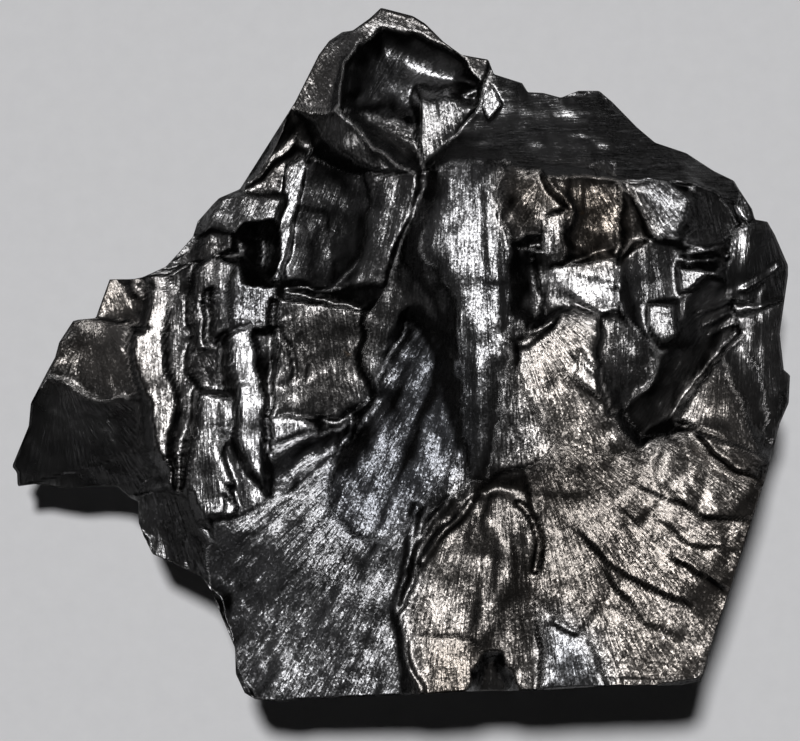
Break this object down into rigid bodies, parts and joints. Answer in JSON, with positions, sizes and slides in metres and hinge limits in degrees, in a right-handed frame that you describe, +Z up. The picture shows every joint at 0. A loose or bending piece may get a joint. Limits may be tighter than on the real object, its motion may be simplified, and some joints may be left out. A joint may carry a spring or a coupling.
{
  "type": "coal lump",
  "caption": "Lump of anthracite coal, jet black with a sub-metallic shine, broken into conchoidal scoops, striated ribs and sharp edges; rests on a flat split.",
  "frame": {"origin": "on the resting face, below the middle of the lump's bounding box", "axes": "+X along the long side of the broken upper face, towards the straight flank; +Y towards the rounded lobe at the top of that face; +Z up, away from the split the lump rests on"},
  "size_m": [0.113, 0.0992, 0.0456],
  "materials": {
    "anthracite": "shiny sub-metallic black fracture faces with fine striations, brownish and bluish tints and a few rusty stains"
  },
  "bodies": {
    "root": {"coal_lump": "anthracite"}
  },
  "joints": []
}
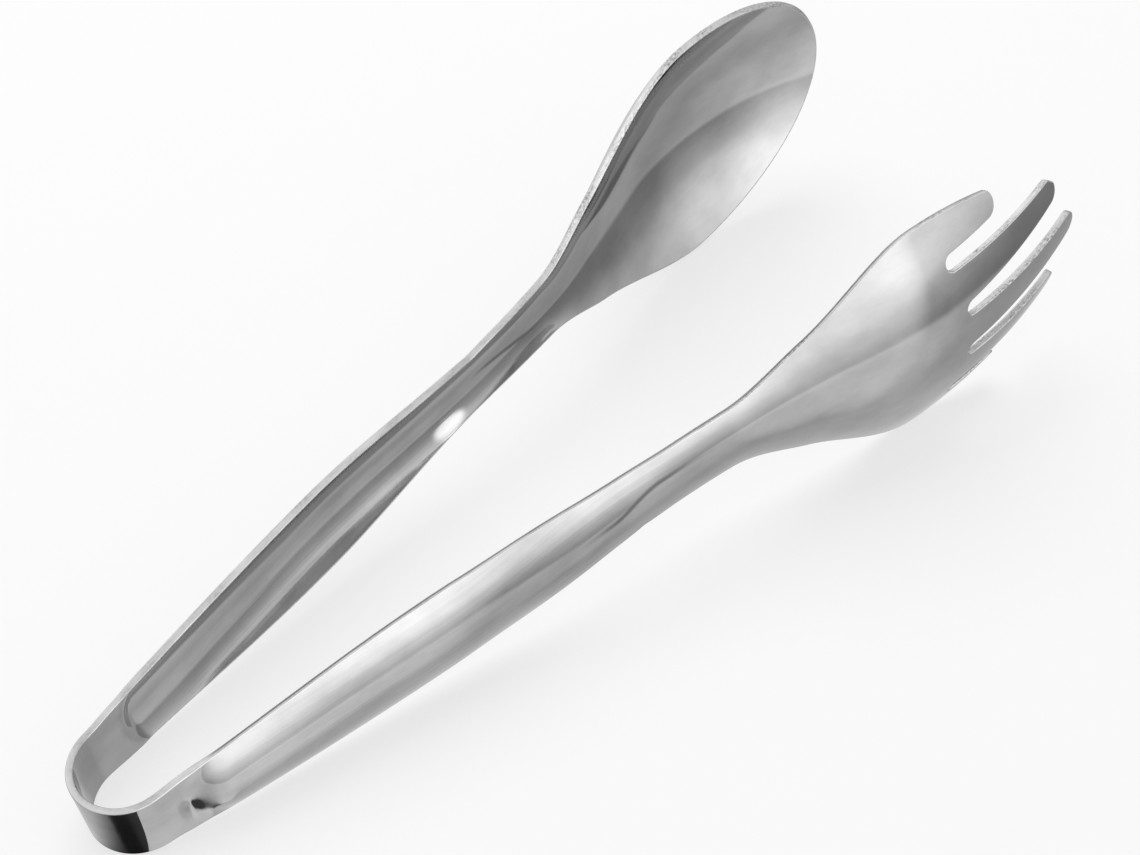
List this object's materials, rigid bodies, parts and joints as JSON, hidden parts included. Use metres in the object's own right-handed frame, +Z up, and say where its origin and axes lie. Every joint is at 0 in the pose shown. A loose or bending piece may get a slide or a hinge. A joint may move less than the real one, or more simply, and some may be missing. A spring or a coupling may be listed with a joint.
{
  "type": "steak tongs",
  "caption": "Sprung serving tongs pressed from one steel strip: flat U-shaped bow, fluted handles, a spoon bowl facing a pronged fork head.",
  "frame": {"origin": "on the table, under the centre of the bounding box of the tongs as they lie on their side", "axes": "+X from the bow to the tips, +Y towards the spoon arm, +Z up from the table"},
  "size_m": [0.2364, 0.0916, 0.0594],
  "materials": {
    "strip_steel": "polished, bright, with faint lengthwise polishing marks and a rougher cut edge"
  },
  "bodies": {
    "bow": {"spring_bow": "strip_steel"},
    "spoon_arm": {"spoon_handle": "strip_steel", "spoon_bowl": "strip_steel"},
    "fork_arm": {"fork_handle": "strip_steel", "fork_head": "strip_steel"}
  },
  "joints": [
    {"name": "spoon_arm_flex", "type": "hinge", "parent": "bow", "child": "spoon_arm", "pos_m": [-0.10778, 0.00941, 0.00826], "axis": [0.1155, 0, -0.9933], "range_deg": [0, 9.9], "stiffness_Nm_per_rad": 8},
    {"name": "fork_arm_flex", "type": "hinge", "parent": "bow", "child": "fork_arm", "pos_m": [-0.10778, -0.01081, 0.00826], "axis": [-0.1155, 0, 0.9933], "range_deg": [0, 9.9], "stiffness_Nm_per_rad": 8}
  ],
  "couplings": [
    {"joint": "fork_arm_flex", "follows": "spoon_arm_flex", "ratio": 1}
  ]
}
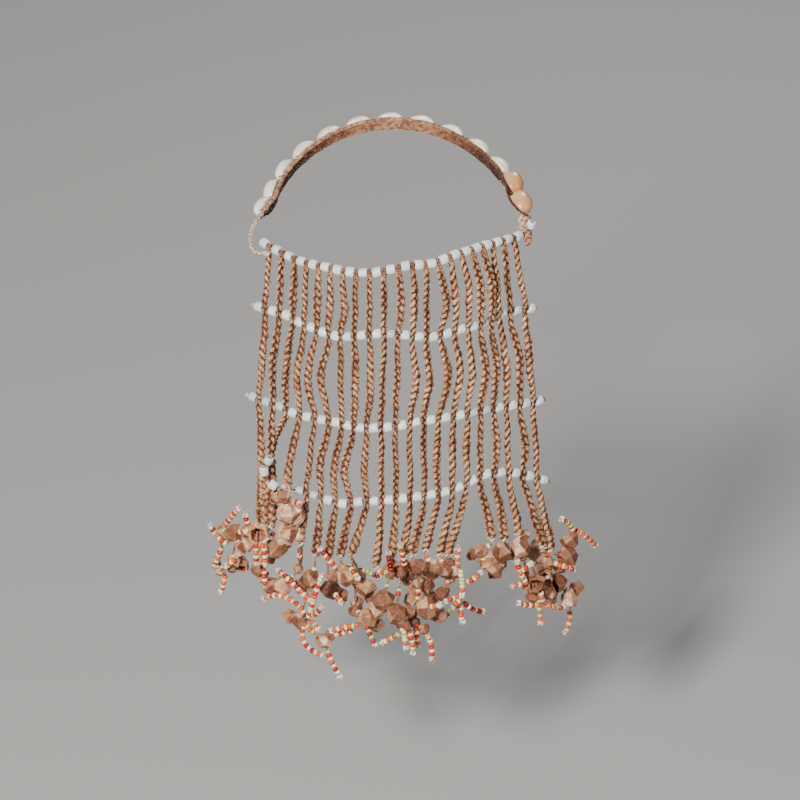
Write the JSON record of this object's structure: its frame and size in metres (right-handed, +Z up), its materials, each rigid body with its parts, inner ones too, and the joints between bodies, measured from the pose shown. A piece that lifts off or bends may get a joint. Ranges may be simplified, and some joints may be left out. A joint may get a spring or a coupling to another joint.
{
  "type": "modesty apron",
  "caption": "Beaded and corded modesty apron in its worn shape: an open cowrie waistband, an openwork panel of plaited cords and white bead rows, and a hem of nut-shell tassels.",
  "frame": {"origin": "middle of the waist, at the height of the top bead row", "axes": "+Z up, -Y to the front, where the panel hangs, +X to the right as seen from the front"},
  "size_m": [0.3371, 0.2739, 0.423],
  "materials": {
    "band_hide": "dry and fibrous, tan outside, dark brown inside",
    "cowrie_shell": "glossy ivory shell",
    "white_bead": "opaque white glass, satin",
    "plaited_fibre": "matte plaited plant fibre",
    "nut_shell": "matte nut shell, with strands of small glass beads"
  },
  "bodies": {
    "root": {"waistband": "band_hide", "cowrie_01": "cowrie_shell", "cowrie_02": "cowrie_shell", "cowrie_03": "cowrie_shell", "cowrie_04": "cowrie_shell", "cowrie_05": "cowrie_shell", "cowrie_06": "cowrie_shell", "cowrie_07": "cowrie_shell", "cowrie_08": "cowrie_shell", "cowrie_09": "cowrie_shell", "cowrie_10": "cowrie_shell", "cowrie_11": "cowrie_shell", "cowrie_12": "cowrie_shell", "cowrie_13": "cowrie_shell", "left_thong": "plaited_fibre", "right_tie": "plaited_fibre", "bead_row_1": "white_bead", "bead_row_2": "white_bead", "bead_row_3": "white_bead", "bead_row_4": "white_bead", "cord_01": "plaited_fibre", "cord_02": "plaited_fibre", "cord_03": "plaited_fibre", "cord_04": "plaited_fibre", "cord_05": "plaited_fibre", "cord_06": "plaited_fibre", "cord_07": "plaited_fibre", "cord_08": "plaited_fibre", "cord_09": "plaited_fibre", "cord_10": "plaited_fibre", "cord_11": "plaited_fibre", "cord_12": "plaited_fibre", "cord_13": "plaited_fibre", "cord_14": "plaited_fibre", "cord_15": "plaited_fibre", "cord_16": "plaited_fibre", "cord_17": "plaited_fibre", "cord_18": "plaited_fibre", "cord_19": "plaited_fibre", "cord_20": "plaited_fibre", "cord_21": "plaited_fibre", "tassel_01": "nut_shell", "tassel_02": "nut_shell", "tassel_03": "nut_shell", "tassel_04": "nut_shell", "tassel_05": "nut_shell", "tassel_06": "nut_shell", "tassel_07": "nut_shell", "tassel_08": "nut_shell", "tassel_09": "nut_shell", "tassel_10": "nut_shell", "tassel_11": "nut_shell", "tassel_12": "nut_shell", "tassel_13": "nut_shell", "tassel_14": "nut_shell", "tassel_15": "nut_shell", "tassel_16": "nut_shell", "tassel_17": "nut_shell", "tassel_18": "nut_shell"}
  },
  "joints": []
}
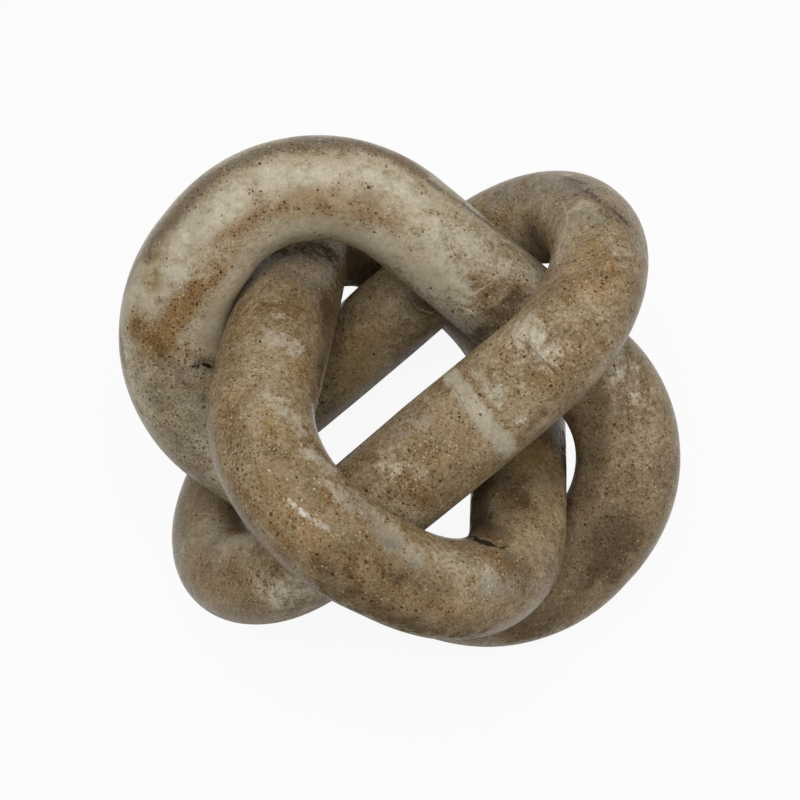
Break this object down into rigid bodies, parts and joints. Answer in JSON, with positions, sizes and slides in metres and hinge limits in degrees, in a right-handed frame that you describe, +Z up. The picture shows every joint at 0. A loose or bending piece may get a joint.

- - -

**WHAT THE EXERCISE ASKS:**
From the entries, report each line that includes the word "rigid".

**WRITTEN RESPONSE:**
Break this object down into rigid bodies, parts and joints. Answer in JSON, with positions, sizes and slides in metres and hinge limits in degrees, in a right-handed frame that you describe, +Z up. The picture shows every joint at 0. A loose or bending piece may get a joint. Limits may be tighter than on the real object, its motion may be simplified, and some joints may be left out. A joint may carry a spring or a coupling.
List this object's materials, rigid bodies, parts and joints as JSON, hidden parts included. Use metres in the object's own right-handed frame, +Z up, and say where its origin and axes lie. Every joint is at 0 in the pose shown. A loose or bending piece may get a slide or a hinge. A joint may move less than the real one, or more simply, and some may be missing. A spring or a coupling may be listed with a joint.
Write the JSON record of this object's structure: its frame and size in metres (right-handed, +Z up), its materials, each rigid body with its parts, inner ones too, and the joints between bodies, measured from the pose shown. A piece that lifts off or bends may get a joint. Ranges may be simplified, and some joints may be left out. A joint may get a spring or a coupling to another joint.
Break this object down into rigid bodies, parts and joints. Answer in JSON, with positions, sizes and slides in metres and hinge limits in degrees, in a right-handed frame that you describe, +Z up. The picture shows every joint at 0. A loose or bending piece may get a joint.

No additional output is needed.